[begin Material provided]
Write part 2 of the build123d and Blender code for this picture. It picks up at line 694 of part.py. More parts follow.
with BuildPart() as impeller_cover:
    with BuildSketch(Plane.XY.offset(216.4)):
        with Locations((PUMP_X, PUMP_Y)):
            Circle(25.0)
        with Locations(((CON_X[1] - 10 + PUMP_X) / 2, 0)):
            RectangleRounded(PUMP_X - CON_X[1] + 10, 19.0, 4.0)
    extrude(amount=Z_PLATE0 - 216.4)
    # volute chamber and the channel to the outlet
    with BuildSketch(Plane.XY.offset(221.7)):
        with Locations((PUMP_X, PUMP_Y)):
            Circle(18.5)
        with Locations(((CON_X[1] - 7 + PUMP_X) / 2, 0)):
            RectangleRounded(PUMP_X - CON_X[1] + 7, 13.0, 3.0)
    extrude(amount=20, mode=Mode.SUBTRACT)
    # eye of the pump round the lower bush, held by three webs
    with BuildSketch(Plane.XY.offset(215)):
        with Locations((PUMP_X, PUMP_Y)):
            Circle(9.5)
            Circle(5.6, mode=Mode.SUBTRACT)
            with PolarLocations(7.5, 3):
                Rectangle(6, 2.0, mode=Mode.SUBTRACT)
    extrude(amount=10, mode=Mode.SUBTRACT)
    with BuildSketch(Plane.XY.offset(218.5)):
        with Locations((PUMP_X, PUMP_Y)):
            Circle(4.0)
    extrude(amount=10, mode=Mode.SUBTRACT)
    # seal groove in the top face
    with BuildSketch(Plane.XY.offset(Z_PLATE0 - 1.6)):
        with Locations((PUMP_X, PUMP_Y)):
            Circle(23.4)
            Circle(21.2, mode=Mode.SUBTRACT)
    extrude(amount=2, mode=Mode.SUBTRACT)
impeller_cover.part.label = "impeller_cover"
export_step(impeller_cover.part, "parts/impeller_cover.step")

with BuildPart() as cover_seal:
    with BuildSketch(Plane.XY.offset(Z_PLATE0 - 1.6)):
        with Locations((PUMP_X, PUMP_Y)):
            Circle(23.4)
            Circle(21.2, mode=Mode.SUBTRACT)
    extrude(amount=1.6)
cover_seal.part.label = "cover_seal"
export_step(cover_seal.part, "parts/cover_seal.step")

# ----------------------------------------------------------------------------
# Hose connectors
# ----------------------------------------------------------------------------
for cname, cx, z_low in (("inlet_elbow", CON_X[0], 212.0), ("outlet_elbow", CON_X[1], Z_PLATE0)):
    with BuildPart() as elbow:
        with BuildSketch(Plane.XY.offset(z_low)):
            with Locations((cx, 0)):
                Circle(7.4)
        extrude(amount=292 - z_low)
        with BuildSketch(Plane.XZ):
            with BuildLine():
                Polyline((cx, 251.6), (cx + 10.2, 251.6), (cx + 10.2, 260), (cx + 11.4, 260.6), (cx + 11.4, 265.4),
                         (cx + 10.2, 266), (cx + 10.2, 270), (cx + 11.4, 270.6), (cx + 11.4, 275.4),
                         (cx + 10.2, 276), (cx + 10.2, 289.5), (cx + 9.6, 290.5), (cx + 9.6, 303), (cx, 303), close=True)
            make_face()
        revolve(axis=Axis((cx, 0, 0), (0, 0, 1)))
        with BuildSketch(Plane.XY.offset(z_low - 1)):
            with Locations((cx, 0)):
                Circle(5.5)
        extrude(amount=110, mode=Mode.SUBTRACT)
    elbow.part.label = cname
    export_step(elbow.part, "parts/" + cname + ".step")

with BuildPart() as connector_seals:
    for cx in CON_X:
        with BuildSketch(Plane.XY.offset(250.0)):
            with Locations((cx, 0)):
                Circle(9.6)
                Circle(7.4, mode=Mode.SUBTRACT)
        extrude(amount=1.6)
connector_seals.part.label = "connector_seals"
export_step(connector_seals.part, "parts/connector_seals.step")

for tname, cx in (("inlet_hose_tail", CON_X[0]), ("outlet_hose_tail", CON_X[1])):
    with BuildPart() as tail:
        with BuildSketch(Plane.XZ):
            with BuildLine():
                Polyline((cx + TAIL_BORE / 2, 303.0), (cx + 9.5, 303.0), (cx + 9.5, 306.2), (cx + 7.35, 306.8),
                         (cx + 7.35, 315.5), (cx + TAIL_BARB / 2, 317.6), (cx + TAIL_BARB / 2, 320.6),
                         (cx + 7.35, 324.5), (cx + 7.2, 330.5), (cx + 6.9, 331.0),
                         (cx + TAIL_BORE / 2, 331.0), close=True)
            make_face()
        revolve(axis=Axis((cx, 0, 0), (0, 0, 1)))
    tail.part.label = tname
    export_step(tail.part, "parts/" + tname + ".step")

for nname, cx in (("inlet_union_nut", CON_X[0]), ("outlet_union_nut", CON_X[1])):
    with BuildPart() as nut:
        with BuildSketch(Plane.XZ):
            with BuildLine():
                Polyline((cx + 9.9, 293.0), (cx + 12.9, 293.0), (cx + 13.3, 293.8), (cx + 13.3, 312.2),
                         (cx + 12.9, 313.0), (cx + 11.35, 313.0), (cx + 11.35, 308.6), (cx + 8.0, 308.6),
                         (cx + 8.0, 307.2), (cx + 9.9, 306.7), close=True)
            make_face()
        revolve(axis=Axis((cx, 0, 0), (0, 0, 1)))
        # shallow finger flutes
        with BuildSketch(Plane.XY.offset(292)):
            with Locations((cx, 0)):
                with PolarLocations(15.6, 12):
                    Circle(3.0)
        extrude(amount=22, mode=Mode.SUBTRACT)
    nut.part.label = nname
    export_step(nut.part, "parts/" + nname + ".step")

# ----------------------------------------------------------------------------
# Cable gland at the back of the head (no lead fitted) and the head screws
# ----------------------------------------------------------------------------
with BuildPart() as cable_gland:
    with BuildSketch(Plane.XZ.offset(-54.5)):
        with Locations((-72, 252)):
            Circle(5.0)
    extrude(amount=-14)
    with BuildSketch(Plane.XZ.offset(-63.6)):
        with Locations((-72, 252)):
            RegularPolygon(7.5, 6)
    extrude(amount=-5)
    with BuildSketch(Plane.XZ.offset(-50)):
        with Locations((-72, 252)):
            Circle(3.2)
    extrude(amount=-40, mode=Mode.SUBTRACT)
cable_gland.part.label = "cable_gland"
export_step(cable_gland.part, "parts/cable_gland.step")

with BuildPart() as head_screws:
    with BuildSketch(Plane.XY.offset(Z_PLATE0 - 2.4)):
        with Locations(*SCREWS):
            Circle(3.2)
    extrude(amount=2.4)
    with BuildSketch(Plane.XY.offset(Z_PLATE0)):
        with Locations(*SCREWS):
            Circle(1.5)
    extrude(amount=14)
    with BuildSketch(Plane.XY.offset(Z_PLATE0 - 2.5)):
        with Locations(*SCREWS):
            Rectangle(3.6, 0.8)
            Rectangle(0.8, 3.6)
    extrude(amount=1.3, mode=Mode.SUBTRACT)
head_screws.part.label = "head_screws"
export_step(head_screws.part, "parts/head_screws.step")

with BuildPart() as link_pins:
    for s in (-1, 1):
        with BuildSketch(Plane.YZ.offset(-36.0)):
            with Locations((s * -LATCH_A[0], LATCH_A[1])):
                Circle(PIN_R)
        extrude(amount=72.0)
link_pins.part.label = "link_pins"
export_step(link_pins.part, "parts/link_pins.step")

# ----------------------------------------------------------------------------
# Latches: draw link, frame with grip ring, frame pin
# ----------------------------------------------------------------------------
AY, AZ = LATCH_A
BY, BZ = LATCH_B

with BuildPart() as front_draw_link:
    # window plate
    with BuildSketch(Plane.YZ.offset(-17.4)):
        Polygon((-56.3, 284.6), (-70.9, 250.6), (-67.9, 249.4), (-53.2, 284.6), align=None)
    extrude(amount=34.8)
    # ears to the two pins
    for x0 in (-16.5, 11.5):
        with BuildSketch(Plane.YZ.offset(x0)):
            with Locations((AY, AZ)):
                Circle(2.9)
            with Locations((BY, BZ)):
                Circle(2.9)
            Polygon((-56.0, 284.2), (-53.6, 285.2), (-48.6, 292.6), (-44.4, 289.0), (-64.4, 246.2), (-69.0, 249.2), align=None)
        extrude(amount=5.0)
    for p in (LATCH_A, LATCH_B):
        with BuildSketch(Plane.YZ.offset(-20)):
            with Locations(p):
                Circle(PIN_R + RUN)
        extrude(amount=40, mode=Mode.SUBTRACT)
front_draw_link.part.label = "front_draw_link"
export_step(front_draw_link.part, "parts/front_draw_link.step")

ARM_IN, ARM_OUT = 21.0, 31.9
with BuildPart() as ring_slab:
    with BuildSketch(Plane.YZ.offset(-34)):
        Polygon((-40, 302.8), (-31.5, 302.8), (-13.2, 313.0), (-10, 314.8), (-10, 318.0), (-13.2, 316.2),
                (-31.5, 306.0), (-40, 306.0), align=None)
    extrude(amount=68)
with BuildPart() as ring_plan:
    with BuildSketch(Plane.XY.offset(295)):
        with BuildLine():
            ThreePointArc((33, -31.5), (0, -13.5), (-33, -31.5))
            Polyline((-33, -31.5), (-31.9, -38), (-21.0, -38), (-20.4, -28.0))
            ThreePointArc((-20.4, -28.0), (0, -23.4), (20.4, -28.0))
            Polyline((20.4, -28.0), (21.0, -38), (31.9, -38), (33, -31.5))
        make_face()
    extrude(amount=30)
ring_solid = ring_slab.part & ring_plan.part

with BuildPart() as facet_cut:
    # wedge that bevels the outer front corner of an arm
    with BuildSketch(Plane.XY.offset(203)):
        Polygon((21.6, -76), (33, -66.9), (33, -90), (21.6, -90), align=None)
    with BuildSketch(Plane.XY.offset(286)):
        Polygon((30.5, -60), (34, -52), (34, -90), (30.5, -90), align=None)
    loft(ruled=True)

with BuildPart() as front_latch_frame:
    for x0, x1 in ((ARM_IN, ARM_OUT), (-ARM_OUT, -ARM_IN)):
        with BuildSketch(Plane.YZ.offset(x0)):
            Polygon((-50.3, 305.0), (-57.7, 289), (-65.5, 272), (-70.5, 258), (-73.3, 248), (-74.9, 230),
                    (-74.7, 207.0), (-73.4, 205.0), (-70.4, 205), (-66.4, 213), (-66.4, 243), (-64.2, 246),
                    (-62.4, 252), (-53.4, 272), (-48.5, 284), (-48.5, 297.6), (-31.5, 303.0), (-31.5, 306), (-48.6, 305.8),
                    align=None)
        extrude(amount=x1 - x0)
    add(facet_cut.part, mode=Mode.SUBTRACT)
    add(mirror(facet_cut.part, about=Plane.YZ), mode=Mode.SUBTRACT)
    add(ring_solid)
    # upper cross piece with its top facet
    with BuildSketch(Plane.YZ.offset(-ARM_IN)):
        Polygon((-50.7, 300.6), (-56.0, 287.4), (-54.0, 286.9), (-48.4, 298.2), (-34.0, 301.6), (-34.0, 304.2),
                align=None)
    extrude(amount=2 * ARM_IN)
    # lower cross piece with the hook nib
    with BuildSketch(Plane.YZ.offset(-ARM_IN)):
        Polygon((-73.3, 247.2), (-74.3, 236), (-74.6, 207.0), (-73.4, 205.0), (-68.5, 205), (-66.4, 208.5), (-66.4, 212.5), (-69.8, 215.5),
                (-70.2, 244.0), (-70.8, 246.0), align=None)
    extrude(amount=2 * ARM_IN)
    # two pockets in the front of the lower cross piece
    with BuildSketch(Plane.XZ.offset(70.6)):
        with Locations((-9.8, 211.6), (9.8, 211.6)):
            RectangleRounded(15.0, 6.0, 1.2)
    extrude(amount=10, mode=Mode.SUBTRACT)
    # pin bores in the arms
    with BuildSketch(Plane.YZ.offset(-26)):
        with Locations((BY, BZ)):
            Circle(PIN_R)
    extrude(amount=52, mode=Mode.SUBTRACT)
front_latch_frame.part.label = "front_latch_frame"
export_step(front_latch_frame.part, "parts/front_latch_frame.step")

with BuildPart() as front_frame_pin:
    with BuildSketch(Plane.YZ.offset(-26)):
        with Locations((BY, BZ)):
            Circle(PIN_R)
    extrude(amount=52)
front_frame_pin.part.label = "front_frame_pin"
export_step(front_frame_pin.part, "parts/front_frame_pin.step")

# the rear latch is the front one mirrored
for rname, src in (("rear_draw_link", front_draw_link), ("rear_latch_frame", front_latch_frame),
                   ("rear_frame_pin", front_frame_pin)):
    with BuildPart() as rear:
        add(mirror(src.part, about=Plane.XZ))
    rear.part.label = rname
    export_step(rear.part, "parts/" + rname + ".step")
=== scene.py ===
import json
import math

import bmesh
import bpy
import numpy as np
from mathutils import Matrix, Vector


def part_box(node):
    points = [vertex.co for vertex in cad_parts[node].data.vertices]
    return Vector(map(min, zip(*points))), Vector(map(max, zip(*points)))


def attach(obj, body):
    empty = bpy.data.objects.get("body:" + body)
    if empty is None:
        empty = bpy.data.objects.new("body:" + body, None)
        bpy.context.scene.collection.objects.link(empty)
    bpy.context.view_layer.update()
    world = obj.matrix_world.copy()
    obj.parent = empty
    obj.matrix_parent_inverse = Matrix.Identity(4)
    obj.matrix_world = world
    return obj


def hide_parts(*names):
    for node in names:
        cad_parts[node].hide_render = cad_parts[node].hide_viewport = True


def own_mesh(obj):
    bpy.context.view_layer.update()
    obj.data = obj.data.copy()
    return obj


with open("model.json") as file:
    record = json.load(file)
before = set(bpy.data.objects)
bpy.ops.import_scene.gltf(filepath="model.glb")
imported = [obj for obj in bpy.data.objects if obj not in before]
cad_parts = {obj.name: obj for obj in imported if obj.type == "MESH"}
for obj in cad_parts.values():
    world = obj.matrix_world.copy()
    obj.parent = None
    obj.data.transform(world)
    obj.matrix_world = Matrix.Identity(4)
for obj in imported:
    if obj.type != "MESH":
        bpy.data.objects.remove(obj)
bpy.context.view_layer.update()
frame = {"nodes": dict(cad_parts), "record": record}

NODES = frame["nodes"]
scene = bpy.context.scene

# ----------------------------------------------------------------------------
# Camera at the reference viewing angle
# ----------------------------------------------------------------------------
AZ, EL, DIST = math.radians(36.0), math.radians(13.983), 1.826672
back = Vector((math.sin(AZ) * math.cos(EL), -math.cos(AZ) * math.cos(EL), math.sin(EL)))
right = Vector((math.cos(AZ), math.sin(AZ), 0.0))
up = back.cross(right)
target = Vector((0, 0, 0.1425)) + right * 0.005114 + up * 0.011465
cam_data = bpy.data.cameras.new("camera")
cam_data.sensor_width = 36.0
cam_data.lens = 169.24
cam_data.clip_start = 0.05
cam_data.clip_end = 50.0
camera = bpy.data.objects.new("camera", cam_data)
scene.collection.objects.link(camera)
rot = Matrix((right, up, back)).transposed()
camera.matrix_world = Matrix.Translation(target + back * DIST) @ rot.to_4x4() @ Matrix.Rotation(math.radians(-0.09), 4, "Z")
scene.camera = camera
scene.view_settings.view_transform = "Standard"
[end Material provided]
# Exercise description
Each line from the line containing "# the rear latch is the front one mirrored" through the line containing "points = [vertex.co" is to be transcribed exactly, and no other line.

# Complete output
# the rear latch is the front one mirrored
for rname, src in (("rear_draw_link", front_draw_link), ("rear_latch_frame", front_latch_frame),
                   ("rear_frame_pin", front_frame_pin)):
    with BuildPart() as rear:
        add(mirror(src.part, about=Plane.XZ))
    rear.part.label = rname
    export_step(rear.part, "parts/" + rname + ".step")
=== scene.py ===
import json
import math

import bmesh
import bpy
import numpy as np
from mathutils import Matrix, Vector


def part_box(node):
    points = [vertex.co for vertex in cad_parts[node].data.vertices]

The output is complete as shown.